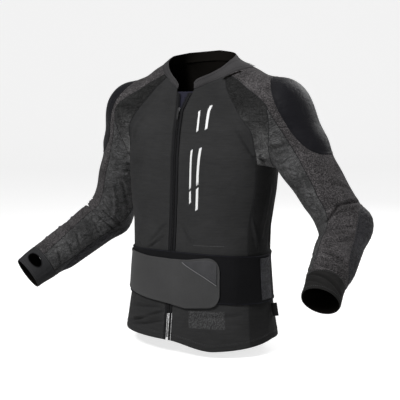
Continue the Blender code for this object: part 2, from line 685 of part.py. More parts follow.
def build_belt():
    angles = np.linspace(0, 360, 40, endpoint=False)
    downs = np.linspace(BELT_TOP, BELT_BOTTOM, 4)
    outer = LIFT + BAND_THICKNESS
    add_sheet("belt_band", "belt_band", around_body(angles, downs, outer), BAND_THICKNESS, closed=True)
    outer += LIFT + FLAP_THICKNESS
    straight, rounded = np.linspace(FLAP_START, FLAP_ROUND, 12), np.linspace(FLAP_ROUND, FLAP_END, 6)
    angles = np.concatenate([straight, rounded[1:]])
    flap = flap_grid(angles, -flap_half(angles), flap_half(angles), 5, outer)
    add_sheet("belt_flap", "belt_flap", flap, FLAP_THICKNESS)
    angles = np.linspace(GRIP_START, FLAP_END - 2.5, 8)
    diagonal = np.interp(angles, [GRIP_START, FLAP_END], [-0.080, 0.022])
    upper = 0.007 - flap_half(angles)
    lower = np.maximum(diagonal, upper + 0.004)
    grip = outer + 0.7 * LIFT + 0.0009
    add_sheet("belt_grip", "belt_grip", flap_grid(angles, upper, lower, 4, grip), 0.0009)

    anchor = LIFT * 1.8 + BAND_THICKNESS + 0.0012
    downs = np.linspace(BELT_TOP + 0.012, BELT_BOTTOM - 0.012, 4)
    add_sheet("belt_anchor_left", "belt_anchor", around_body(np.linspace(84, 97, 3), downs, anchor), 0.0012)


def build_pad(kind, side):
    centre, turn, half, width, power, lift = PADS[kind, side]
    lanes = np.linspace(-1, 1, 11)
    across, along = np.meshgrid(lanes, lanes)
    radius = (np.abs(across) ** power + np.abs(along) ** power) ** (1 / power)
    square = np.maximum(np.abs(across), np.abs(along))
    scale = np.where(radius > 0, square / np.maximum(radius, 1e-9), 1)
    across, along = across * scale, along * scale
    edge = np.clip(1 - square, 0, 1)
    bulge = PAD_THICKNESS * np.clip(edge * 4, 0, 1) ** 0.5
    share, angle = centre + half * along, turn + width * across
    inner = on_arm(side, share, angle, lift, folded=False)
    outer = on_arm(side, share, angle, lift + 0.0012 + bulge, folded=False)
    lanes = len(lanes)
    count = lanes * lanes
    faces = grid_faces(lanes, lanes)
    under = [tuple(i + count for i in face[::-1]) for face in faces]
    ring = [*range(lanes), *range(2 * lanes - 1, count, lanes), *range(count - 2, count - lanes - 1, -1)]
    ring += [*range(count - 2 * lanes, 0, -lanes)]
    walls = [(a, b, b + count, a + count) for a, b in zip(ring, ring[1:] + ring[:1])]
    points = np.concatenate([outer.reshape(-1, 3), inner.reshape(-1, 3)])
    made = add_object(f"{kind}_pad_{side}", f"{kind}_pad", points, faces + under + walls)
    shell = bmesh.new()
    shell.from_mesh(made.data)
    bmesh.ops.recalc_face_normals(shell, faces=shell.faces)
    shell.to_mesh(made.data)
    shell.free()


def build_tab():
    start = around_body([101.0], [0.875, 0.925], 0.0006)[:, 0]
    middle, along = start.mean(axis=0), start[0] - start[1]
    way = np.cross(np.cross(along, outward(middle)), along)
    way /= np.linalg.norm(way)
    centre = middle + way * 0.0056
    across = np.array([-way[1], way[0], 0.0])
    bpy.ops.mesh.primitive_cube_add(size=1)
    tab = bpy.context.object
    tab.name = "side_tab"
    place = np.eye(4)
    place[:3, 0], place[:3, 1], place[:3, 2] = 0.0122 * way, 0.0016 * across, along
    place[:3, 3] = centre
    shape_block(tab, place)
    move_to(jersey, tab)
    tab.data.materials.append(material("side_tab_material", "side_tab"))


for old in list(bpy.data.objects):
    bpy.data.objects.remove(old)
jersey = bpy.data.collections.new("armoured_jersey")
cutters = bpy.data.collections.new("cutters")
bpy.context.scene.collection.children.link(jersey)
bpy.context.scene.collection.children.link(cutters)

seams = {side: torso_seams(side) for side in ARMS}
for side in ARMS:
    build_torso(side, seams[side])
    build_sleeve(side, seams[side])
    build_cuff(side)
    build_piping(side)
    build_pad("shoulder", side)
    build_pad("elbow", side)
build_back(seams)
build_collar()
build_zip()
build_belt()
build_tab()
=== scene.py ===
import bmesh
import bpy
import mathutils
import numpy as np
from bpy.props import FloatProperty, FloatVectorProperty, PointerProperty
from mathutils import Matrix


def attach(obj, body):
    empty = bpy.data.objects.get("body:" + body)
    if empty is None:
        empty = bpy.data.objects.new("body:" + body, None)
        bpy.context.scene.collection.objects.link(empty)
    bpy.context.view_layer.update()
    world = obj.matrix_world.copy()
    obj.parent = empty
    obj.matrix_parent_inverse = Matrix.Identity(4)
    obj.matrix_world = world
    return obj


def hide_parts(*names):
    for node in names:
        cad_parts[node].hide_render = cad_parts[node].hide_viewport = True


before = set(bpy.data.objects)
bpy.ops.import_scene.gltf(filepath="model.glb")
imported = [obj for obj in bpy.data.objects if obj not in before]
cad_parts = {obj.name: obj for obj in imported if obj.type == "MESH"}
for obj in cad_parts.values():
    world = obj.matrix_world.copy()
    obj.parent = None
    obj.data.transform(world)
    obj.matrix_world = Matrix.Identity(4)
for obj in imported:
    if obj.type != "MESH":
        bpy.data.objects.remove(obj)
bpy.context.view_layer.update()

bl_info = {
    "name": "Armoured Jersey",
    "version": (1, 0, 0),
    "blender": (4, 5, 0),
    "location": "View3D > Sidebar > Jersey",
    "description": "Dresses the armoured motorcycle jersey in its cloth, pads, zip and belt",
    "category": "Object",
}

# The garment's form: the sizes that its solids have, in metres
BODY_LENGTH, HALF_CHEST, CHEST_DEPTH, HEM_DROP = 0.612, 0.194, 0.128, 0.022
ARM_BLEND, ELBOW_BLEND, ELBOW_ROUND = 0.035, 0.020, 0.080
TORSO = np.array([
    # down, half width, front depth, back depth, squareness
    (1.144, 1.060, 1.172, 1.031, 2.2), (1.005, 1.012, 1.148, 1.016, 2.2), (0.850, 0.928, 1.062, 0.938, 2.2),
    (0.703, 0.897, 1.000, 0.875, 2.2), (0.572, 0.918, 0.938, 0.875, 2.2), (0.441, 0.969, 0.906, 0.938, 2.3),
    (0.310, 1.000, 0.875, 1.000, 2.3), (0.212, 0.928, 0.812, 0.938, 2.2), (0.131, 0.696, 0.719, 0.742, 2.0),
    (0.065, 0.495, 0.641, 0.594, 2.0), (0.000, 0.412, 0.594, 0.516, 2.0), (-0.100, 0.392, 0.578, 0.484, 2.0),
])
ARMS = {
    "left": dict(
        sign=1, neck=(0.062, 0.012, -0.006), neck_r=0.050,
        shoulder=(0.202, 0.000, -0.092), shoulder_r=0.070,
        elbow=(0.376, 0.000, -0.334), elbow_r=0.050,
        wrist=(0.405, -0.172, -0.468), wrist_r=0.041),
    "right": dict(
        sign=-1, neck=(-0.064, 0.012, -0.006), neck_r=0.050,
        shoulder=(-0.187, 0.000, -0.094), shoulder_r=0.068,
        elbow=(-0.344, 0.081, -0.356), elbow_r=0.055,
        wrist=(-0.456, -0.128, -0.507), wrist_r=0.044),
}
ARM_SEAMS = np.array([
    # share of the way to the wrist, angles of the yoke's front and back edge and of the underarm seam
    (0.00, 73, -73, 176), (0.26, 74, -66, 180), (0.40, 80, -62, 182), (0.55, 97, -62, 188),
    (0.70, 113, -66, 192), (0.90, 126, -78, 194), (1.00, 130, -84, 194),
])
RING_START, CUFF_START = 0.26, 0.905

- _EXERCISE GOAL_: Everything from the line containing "torso_seams(side) for side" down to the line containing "if empty is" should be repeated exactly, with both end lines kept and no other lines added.

- _RESPONSE_:
seams = {side: torso_seams(side) for side in ARMS}
for side in ARMS:
    build_torso(side, seams[side])
    build_sleeve(side, seams[side])
    build_cuff(side)
    build_piping(side)
    build_pad("shoulder", side)
    build_pad("elbow", side)
build_back(seams)
build_collar()
build_zip()
build_belt()
build_tab()
=== scene.py ===
import bmesh
import bpy
import mathutils
import numpy as np
from bpy.props import FloatProperty, FloatVectorProperty, PointerProperty
from mathutils import Matrix


def attach(obj, body):
    empty = bpy.data.objects.get("body:" + body)
    if empty is None:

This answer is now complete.